I have four-hundred games in my Steam library. 

At first glance, this might seem a gross miscalculation or perhaps insight into a vast network of friends and gifted gratitude, but no, sadly or not, these games are primarily my own doing. Over the near decade I've been a member of Valve's game client mutation, I've accumulated these games through individual purchases, bundles (some Humble), and have had a few gifted by both good friends and anonymous Redditors. I browse the list often in triumph and intimidation, a sublime monument of has-beens and will-dos. 

The largest conglomerate? Will-nots. 

I'll never play eighty-percent of those four-hundred games, and that's one-hundred percent okay with me. I like the comfort of a nice library. It might not be wood and stretch from floor to ceiling. It may not be littered with physical renditions of the games, slowly gathering dust, fingerprints, and forlorn dedications. It may not exist to those who I don't throw it at.

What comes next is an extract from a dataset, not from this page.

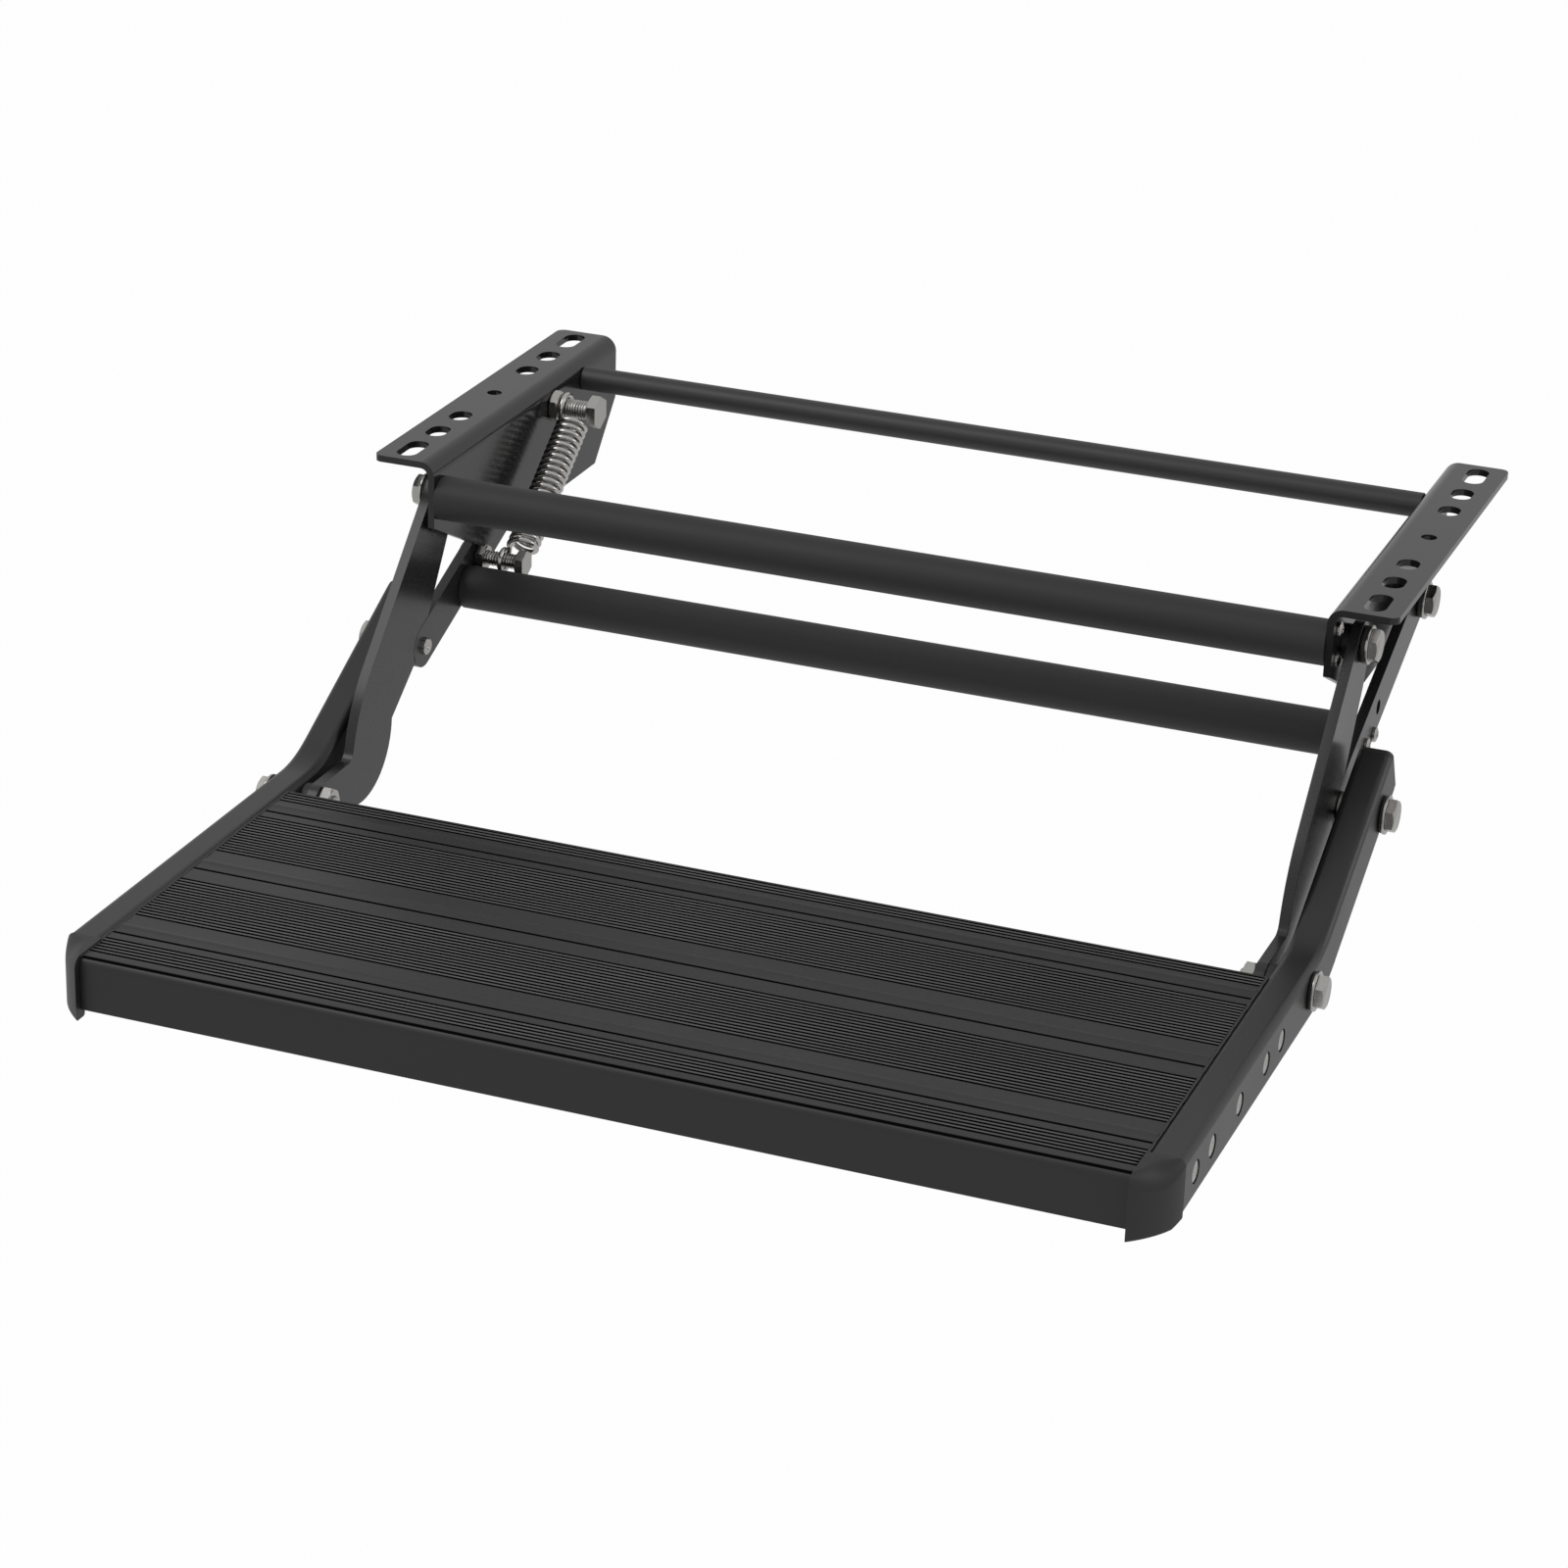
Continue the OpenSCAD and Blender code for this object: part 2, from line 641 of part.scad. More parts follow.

But this doesn't matter. It's a library, an archive for a medium I love. It's collected memories and untapped adventures. There are no book binds to run my fingers across or familiar smells that snap me back a decade or two, but games aren't bereft of synesthesia. A simple double-click leads to menu music that can turn a stomach upside itself with whatever emotion suits the spin.

I may have four-hundred games too many, but it also means I have four-hundred things to share.